172 続・いじめの構図 -16

****その16)

 平成18年12月18日に、M登録審査委員長宛に発信した内容証明郵便は、翌12月19日の午後に中国税理士会に届いた。

 12月20日午前11時10分、事務局のF氏から私の事務所に電話が入った。私はウィークデイの午前中はよほどのことがない限り自宅でゆったりと寛(くつろ)ぐことにしており、オフィスに出ることはない。急な用事以外は連絡しないように取り決めており、この時も午後になってからF氏から電話があったことを知った。

 私は税理士会とのゲームは終ったものと考えていたので、先方からのアプローチに対して直ちに応ずる必要性を認めなかった。従ってF氏への電話を保留した。F氏からの伝言を敢えて無視したのである。
 同日午後1時すぎ、再びF氏が電話をしてきた。

“税理士申請について、松江に伺いたい。ついては日程を教えて欲しい。”

 事務所の連絡ノートには上記のようにF氏の言葉が記され、至急電話を、と添えてあった。

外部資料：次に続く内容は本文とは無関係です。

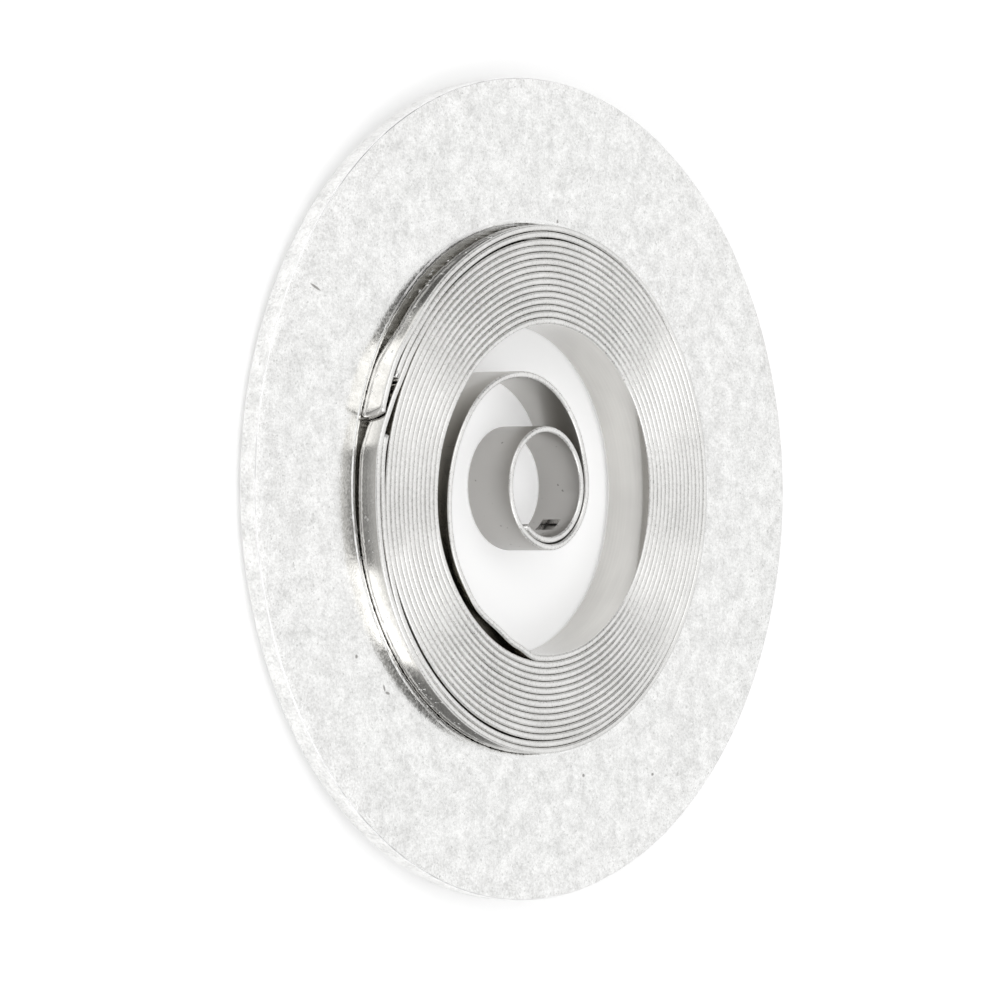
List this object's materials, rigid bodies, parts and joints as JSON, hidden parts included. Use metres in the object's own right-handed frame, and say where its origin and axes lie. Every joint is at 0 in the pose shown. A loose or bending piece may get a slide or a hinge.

 これまでは横柄(おうへい)な応対に終止し、居丈高(いたけだか)に平気で呼びつけていた人物がこの変りようだ。カメレオンである。君子豹変と言いたいところであるが、この人物に対して君子呼ばわりするのもいささか抵抗があるので、カメレオンとした。広島に呼びつけるのではなく、松江まで出向き、しかも、日程については私の都合に合わせようというのである。変れば変るものだ。
 たしかに、私は税理士会との対応は終ったものと判断したものの、感情的な表現を注意深く排除して文章を作成している上に、文面からは最後通牒のようにはしていない。疑問点についての回答要請とともに、

“審問自体を拒否、あるいは妨害しているわけではありませんので、K氏が広島まで出向くことなく中国税理士会松江支部長に審問を委託していただくか、あるいは貴殿が松江までおいでいただくことはできないでしょうか。”

と丁重に記して、話し合いの余地を残しておいたのである。私としては、税理士会と四つに組んで大ゲンカをするのが本意ではなく、要は、税理士登録がスンナリ完了すればいいからだ。もちろん、従来通り、四の五のと言いつのるのであれば放っておけばいいだけのことである。3ヶ月が経過するのを待って、既に用意してある行政不服審査法にもとづく審査請求書を出せばよい。私のほうからとりたててすることはないのである。先方の言い分をじっくり聞いた上で、こちらのペースで判断すればよいのであるから気楽なものだ。この時点で完全に攻守が逆転したのである。
 この日にあった2回にわたるF氏からの連絡要請については、結局、無視することにした。とにかく、一日置いて改めて考えてみようと思ったのである。

 翌12月21日午前9時5分、税理士会事務局のF氏から三度目の電話が入ったのを皮切りにして、都合6回電話があった。そのうちの一回は、審査委員長のM氏からのもので、東京からの電話であった。M氏、私の内容証明に慌てふためいて、善後策を検討するために税理士会の本部に行ったものとみえる。全て、事務所の職員が応答し、連絡ノートに記録されている。
 6回にわたる電話の要点は、-

『12月26日にM委員長と事務局のFと二人で松江まで行きたい。用件は、東京税理士会の調査報告書にもとづき、再度、山根と税理士法人との関係について確認することだ。内容証明付の質問状については、その回答書を当日持参する。』

というものであった。

 私はこの時点で、先方の要請を受け入れることにした。わざわざ2人がかりで松江まで足を運ぶと言って先方から妥協の申し入れをしてきたからだ。それに、東京税理士会の調査報告書なるものがどのようなシロモノであるのか興味があったし、私が突きつけた質問状についての生(なま)の反応も確かめてみたかったのである。但し、12月24日から12月27日までは年内最後の出張が予定されていたために、12月28日に松江まで来てもらうことにした。